A small MLP, also part of the parameters $ \phi $, takes the latent context $ \mathbf{z} $ as input and outputs three coefficient vectors: $ \mathbf{a}(\mathbf{z}), \mathbf{b}(\mathbf{z}), \mathbf{d}(\mathbf{z}) $
These coefficients are used to construct a monotonic degree-5 polynomial function of time $ t $, $ f _ \phi(\mathbf{z}, t) $: $$f _ \phi(\mathbf{z}, t) = \frac{\mathbf{a}^2(\mathbf{z})}{5} t^5 + \frac{\mathbf{a}(\mathbf{z})\mathbf{b}(\mathbf{z})}{2}t^4 + \frac{\mathbf{b}^2(\mathbf{z}) + 2\mathbf{a}(\mathbf{z})\mathbf{d}(\mathbf{z})}{3} t^3 + \mathbf{b}(\mathbf{z})\mathbf{d}(\mathbf{z}) t^2 + \mathbf{d}^2(\mathbf{z})t$$
All operations are element-wise. This construction guarantees that the function is monotonically increasing with respect to $ t $.

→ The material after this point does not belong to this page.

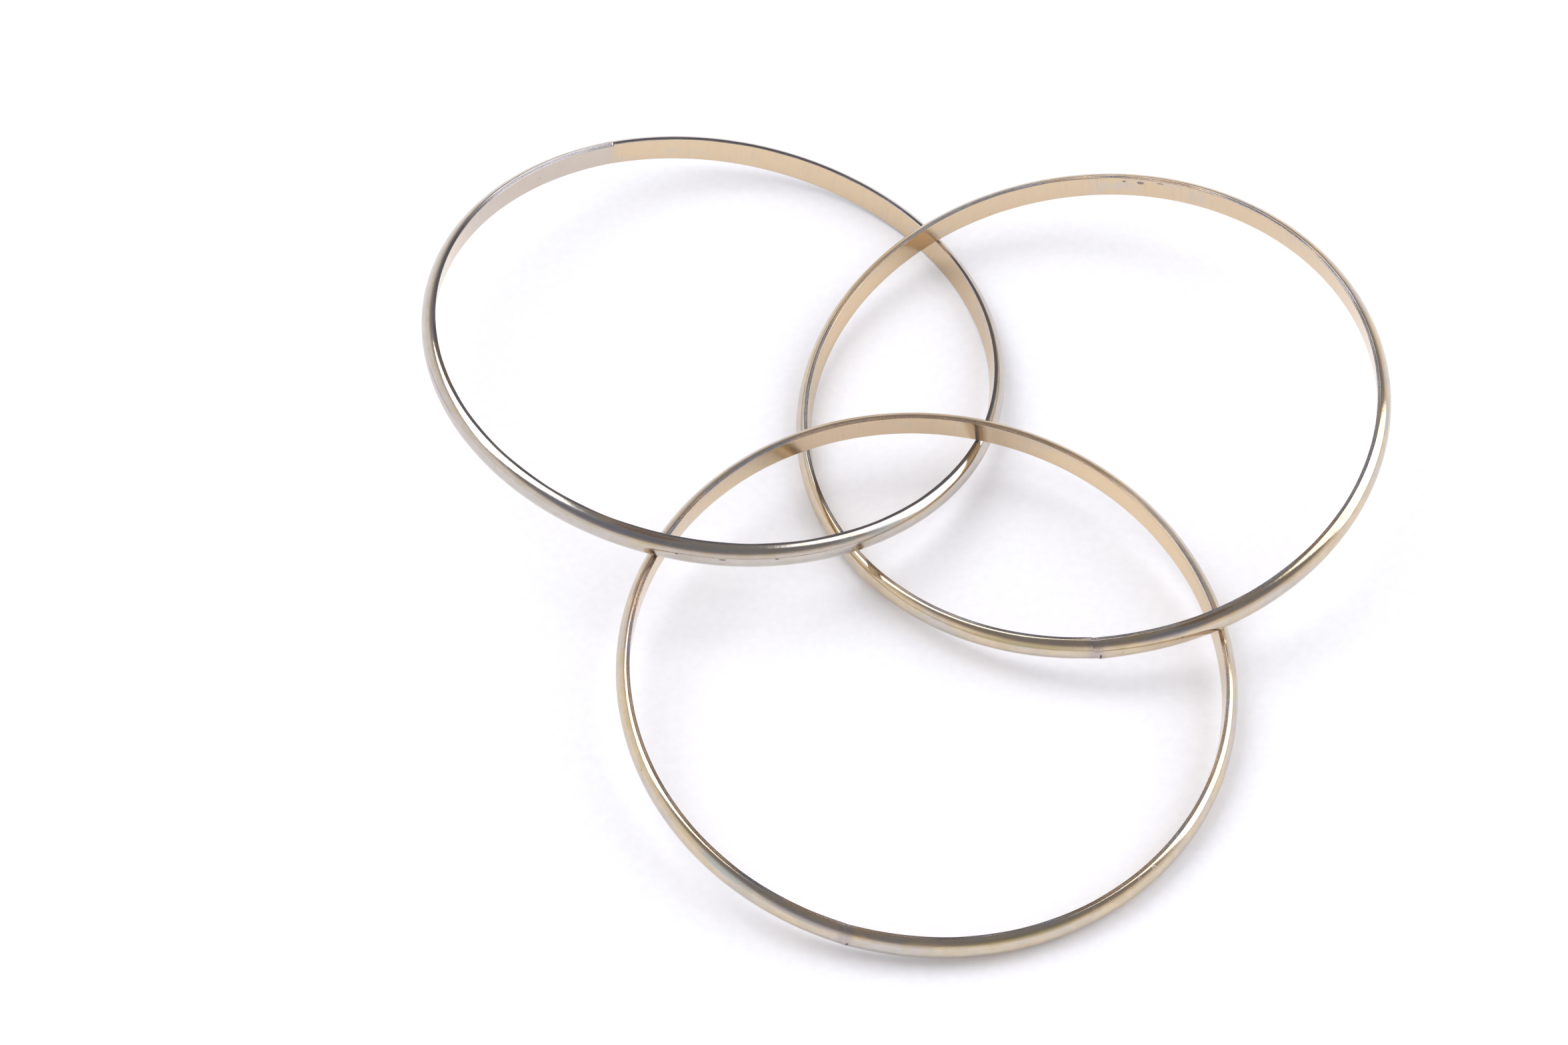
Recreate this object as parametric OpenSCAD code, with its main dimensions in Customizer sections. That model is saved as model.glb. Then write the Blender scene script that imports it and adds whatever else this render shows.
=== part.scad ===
// Three equal bangle hoops, linked through one another and lying as they fall
// on a flat surface. Each hoop is one length of half-round metal strip, flat
// inside and domed outside, bent round until its ends meet and soldered there.
// +Z is up, +Y is the back, and the origin is the middle of the ground they cover.

/* [Strip] */
// Inside diameter of every hoop, across its flat inner face
inside_d = 65; // [60:0.5:70]
// Width of the strip, along the hoop's own axis
strip_w = 3.2; // [2.8:0.1:3.4]
// Thickness of the strip, from its inner face to the crown of its dome
strip_t = 1.5; // [1.2:0.05:1.6]
// Thickness of the strip at its two side edges, where the dome starts
edge_t = 0.4; // [0.2:0.05:0.6]
// Gap between the strip's two ends, filled with solder
solder_gap = 0.15; // [0.05:0.05:0.3]
// Depth that the solder is filed below the strip's surface all round
solder_recess = 0.03; // [0.01:0.01:0.06]

/* [Left hoop] */
// Centre of the left hoop, to the right of the drawing point
left_x = -21.5; // [-24:0.1:-19]
// Centre of the left hoop, behind the drawing point
left_y = 22.3; // [20:0.1:25]
// Angle between the left hoop and the surface it lies on
left_tilt = 10; // [8:0.1:12]
// Compass direction of its low side, anticlockwise from +X
left_low_side = 29; // [20:1:40]
// Place of its soldered joint, anticlockwise round the hoop from its low side
left_seam = 84; // [0:0.5:360]

/* [Right hoop] */
// Centre of the right hoop, to the right of the drawing point
right_x = 21.5; // [19:0.1:24]
// Centre of the right hoop, behind the drawing point
right_y = 13.4; // [11:0.1:16]
// Angle between the right hoop and the surface it lies on
right_tilt = 8.4; // [6:0.1:11]
// Compass direction of its low side, anticlockwise from +X
right_low_side = 195; // [185:1:205]
// Place of its soldered joint, anticlockwise round the hoop from its low side
right_seam = 73.5; // [0:0.5:360]

/* [Front hoop] */
// Centre of the front hoop, to the right of the drawing point
front_x = 2.1; // [0:0.1:5]
// Centre of the front hoop, behind the drawing point
front_y = -22.9; // [-25:0.1:-20]
// Angle between the front hoop and the surface it lies on
front_tilt = 5.7; // [4:0.1:8]
// Compass direction of its low side, anticlockwise from +X
front_low_side = 303; // [293:1:313]
// Place of its soldered joint, anticlockwise round the hoop from its low side
front_seam = 311; // [0:0.5:360]

/* [Hidden] */
$fn = 96;
inside_r = inside_d / 2;

// The dome is one arc, through both edges and the crown.
dome_rise = strip_t - edge_t;
dome_r = (pow(strip_w / 2, 2) + pow(dome_rise, 2)) / (2 * dome_rise);
dome_centre_r = inside_r + strip_t - dome_r;

// The angle that the solder takes up, at the middle of the strip's thickness.
solder_angle = solder_gap / (inside_r + strip_t / 2) * 180 / PI;

// How each hoop lies: its centre, its tilt, its low side and its joint.
X = 0;
Y = 1;
TILT = 2;
LOW_SIDE = 3;
SEAM = 4;
LEFT = [left_x, left_y, left_tilt, left_low_side, left_seam];
RIGHT = [right_x, right_y, right_tilt, right_low_side, right_seam];
FRONT = [front_x, front_y, front_tilt, front_low_side, front_seam];
HOOPS = [LEFT, RIGHT, FRONT];

// The height of a tilted hoop's centre when its lowest edge is on the surface.
function centre_height(lie) =
    (inside_r + edge_t) * sin(lie[TILT]) + strip_w / 2 * cos(lie[TILT]);

// Half the length that a tilted hoop covers along one compass direction.
function half_span(lie, along) =
    dome_centre_r * sqrt(1 - pow(sin(lie[TILT]) * cos(lie[LOW_SIDE] - along), 2)) + dome_r;

// The middle of the ground that all three cover, on X or on Y.
function middle(side, along) = (
    min([for (lie = HOOPS) lie[side] - half_span(lie, along)])
    + max([for (lie = HOOPS) lie[side] + half_span(lie, along)])
) / 2;
middle_x = middle(X, 0);
middle_y = middle(Y, 90);

hoop_colour = [0.80, 0.72, 0.58];
solder_colour = [0.55, 0.48, 0.38];

// The strip's section, out from the hoop's axis: flat inside, domed outside,
// and smaller by a recess on every side.
module strip_section(recess) {
    intersection() {
        translate([dome_centre_r, 0]) circle(r = dome_r - recess);
        translate([inside_r + recess, recess - strip_w / 2])
            square([strip_t, strip_w - 2 * recess]);
    }
}

// The section swept round the hoop's axis, from one direction through an angle.
module swept_strip(from, sweep, recess) {
    rotate([0, 0, from]) rotate_extrude(angle = sweep) strip_section(recess);
}

// Sets a hoop down on the surface, tilted towards its low side.
module laid(lie) {
    translate([lie[X] - middle_x, lie[Y] - middle_y, centre_height(lie)])
        rotate([0, 0, lie[LOW_SIDE]])
            rotate([0, lie[TILT], 0])
                children();
}

// A hoop's strip, open only at its soldered joint.
module hoop(lie) {
    laid(lie) swept_strip(lie[SEAM] + solder_angle / 2, 360 - solder_angle, 0);
}

// The solder that fills the joint, filed just below the strip's surface.
module solder(lie) {
    laid(lie) swept_strip(lie[SEAM] - solder_angle / 2, solder_angle, solder_recess);
}

module left_hoop() {
    color(hoop_colour) hoop(LEFT);
}

module left_hoop_solder() {
    color(solder_colour) solder(LEFT);
}

module right_hoop() {
    color(hoop_colour) hoop(RIGHT);
}

module right_hoop_solder() {
    color(solder_colour) solder(RIGHT);
}

module front_hoop() {
    color(hoop_colour) hoop(FRONT);
}

module front_hoop_solder() {
    color(solder_colour) solder(FRONT);
}

left_hoop();
left_hoop_solder();
right_hoop();
right_hoop_solder();
front_hoop();
front_hoop_solder();
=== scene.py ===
"""Three linked bangle hoops of worn, plated half-round strip, lying on white paper."""
import math

import bpy
import numpy as np
from mathutils import Matrix, Vector


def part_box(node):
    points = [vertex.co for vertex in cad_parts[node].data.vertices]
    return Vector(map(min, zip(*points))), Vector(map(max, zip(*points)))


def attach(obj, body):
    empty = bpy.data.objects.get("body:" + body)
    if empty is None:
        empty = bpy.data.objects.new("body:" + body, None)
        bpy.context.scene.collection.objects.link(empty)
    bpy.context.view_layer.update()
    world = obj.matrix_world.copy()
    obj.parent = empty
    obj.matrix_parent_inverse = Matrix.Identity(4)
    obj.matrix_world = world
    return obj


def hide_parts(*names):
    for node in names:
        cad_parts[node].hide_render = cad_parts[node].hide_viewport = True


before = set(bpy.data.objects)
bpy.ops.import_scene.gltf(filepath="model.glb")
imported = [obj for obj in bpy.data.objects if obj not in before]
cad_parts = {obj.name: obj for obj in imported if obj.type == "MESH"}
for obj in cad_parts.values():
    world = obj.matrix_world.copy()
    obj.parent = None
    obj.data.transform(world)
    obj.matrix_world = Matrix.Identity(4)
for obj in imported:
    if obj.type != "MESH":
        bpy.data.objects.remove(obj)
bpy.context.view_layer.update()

MM = 0.001

# The strip, in millimetres, as the CAD model has it.
INSIDE_R = 32.5
STRIP_W = 3.2
STRIP_T = 1.5
SOLDER_GAP = 0.15

# Half the strip's width, the radius of the hoop at the dome's crown, and the way round the
# middle of the strip.
HALF_W = STRIP_W / 2
CROWN_R = INSIDE_R + STRIP_T
ROUND = 2 * math.pi * (INSIDE_R + STRIP_T / 2)

# How finely a hoop's mesh is divided: steps round the hoop, and steps in the last few
# millimetres on each side of its joint.
STEPS_ROUND = 640
JOINT_ZONE = 5.0
JOINT_STEPS = 60

# Edges sharper than this, in degrees, are shaded as edges.
SHARP_ANGLE = 50

# The rounding of the rims, next to the inner face and next to the dome, as shares of the edge.
FILLET_IN = 0.18
FILLET_OUT = 0.60


# ---------------------------------------------------------------- the hoops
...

The final schedule $ \boldsymbol{\gamma} _ \phi(\mathbf{z}, t) $ is obtained by scaling this polynomial to lie within a predefined range $ [\gamma _ \text{min}, \gamma _ \text{max}] $: $$\boldsymbol{\gamma} _ \phi(\mathbf{z}, t) = \gamma _ \text{min} + (\gamma _ \text{max} - \gamma _ \text{min}) \frac{f _ \phi(\mathbf{z}, t)}{f _ \phi(\mathbf{z}, t=1)}$$
This ensures that the diffusion process starts and ends at fixed noise levels while the path between them is learned.